You have endured more than most children do in life and survived. You have more strength than many people I know. You will survive this, but it won’t be easy. Love means so much to all of us, finding someone who understands you, someone to care for, someone to share with. When that someone leaves or is taken away, as in your case, life seems hopeless. I understand. Many years ago, I tried to kill myself when the man I loved left me. Like your girlfriend, I ended up institutionalized. I was fortunate. I had a caring and competent therapist. I survived. And, 45 years later, I am still distant friends with the man who left.
Hang in there. If you get too depressed, perhaps try to find a way to get on an anti-depressant.
It could be that if your girlfriend starts feeling better, she will think she doesn’t need you. That would be another blow. But it may not turn out that way.
I’m glad you were able to write out your pain on this website. Sometimes that writing helps remove some of the poison from your system.
As I said at the beginning, you are a very strong person to have survived what you have survived. It’s not fair that you have to go through what you are enduring now. Love means even more to you because you didn’t receive it as a child.

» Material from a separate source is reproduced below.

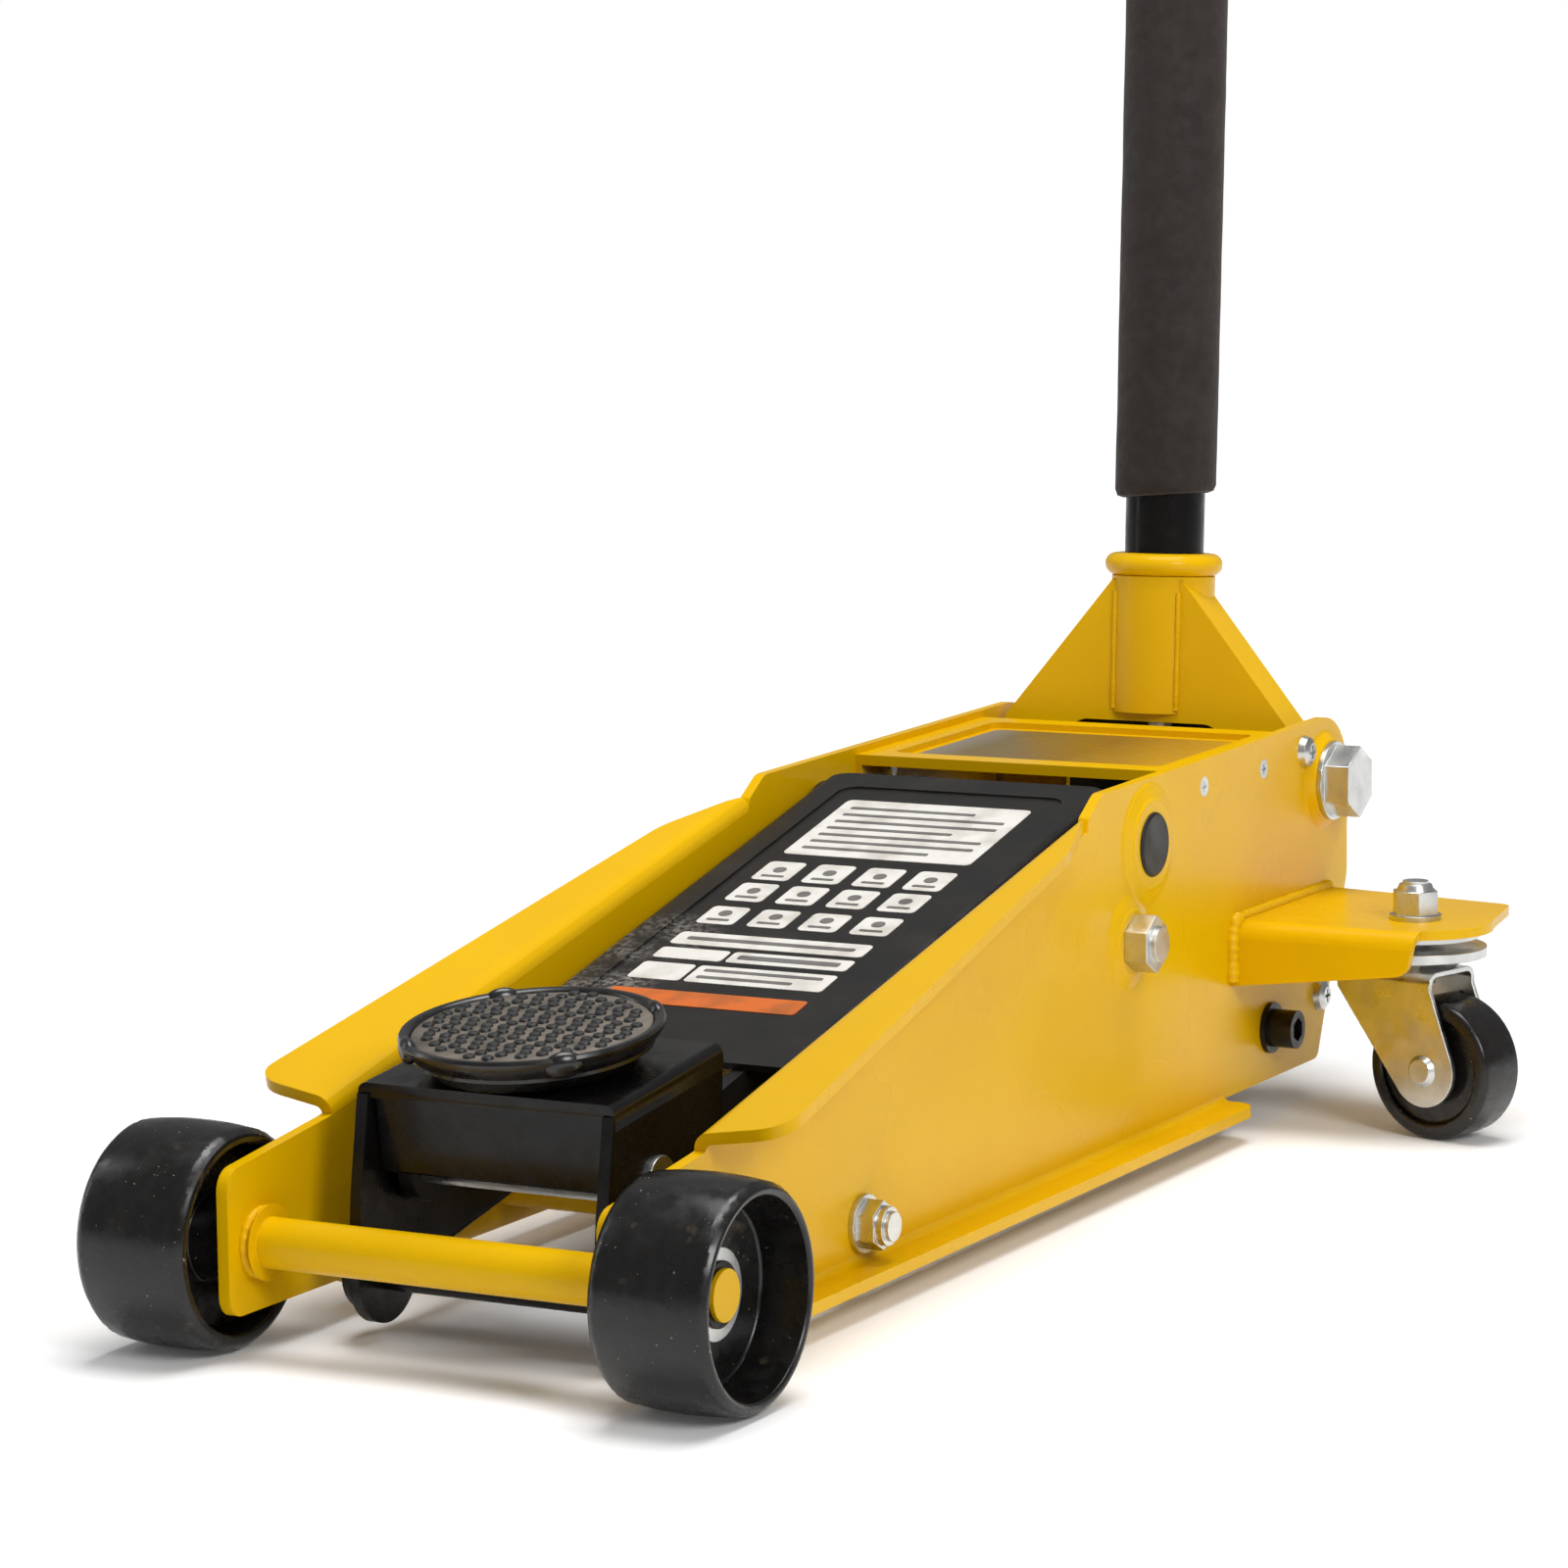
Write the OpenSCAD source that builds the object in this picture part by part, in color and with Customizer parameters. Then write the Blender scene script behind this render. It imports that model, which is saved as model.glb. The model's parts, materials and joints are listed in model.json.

I hope you find the strength to keep going, and wish for you a better life in the future.
Vedura
i realize this is a weirdly specific thing to have in common with someone, and i can empathize with you and your plight on a level that most probobally cant. i would also like to offer my sympathy for you and your girl, i hate to hear about people having relationship difficulties, but i can also tell this isn’t the whole story. i sincerly hope that things get better for you, and please know that i am rooting for you. I doubt this will be the last time you see her,you are still very young and although love is a fleeting thing, i’m sure this chic realizes your worth, at least partially, and therefor she realizes that having you around is a benefit to her. it would be remiss of me not to say that i think if you care for for her as it seems you do, your ultimate hope should be for her betterment, and any available help that is offered is far better than none, as i’m sure you are acutely aware of, and in fact may be the reason you are feeling so much anxiety over this split. i think maybe you’re afraid that she’s gonna get better and will have no use for you, please be assured in my reasoning and know that your capacity to love will not be diminished by this experience, but greatly increased whether with this one or the next, but hopefully with this one
One more thing . . . . I’m hoping that your girlfriend will get the help she needs to live a better life. If she does, perhaps both of you might have a chance for a brighter future, together or apart.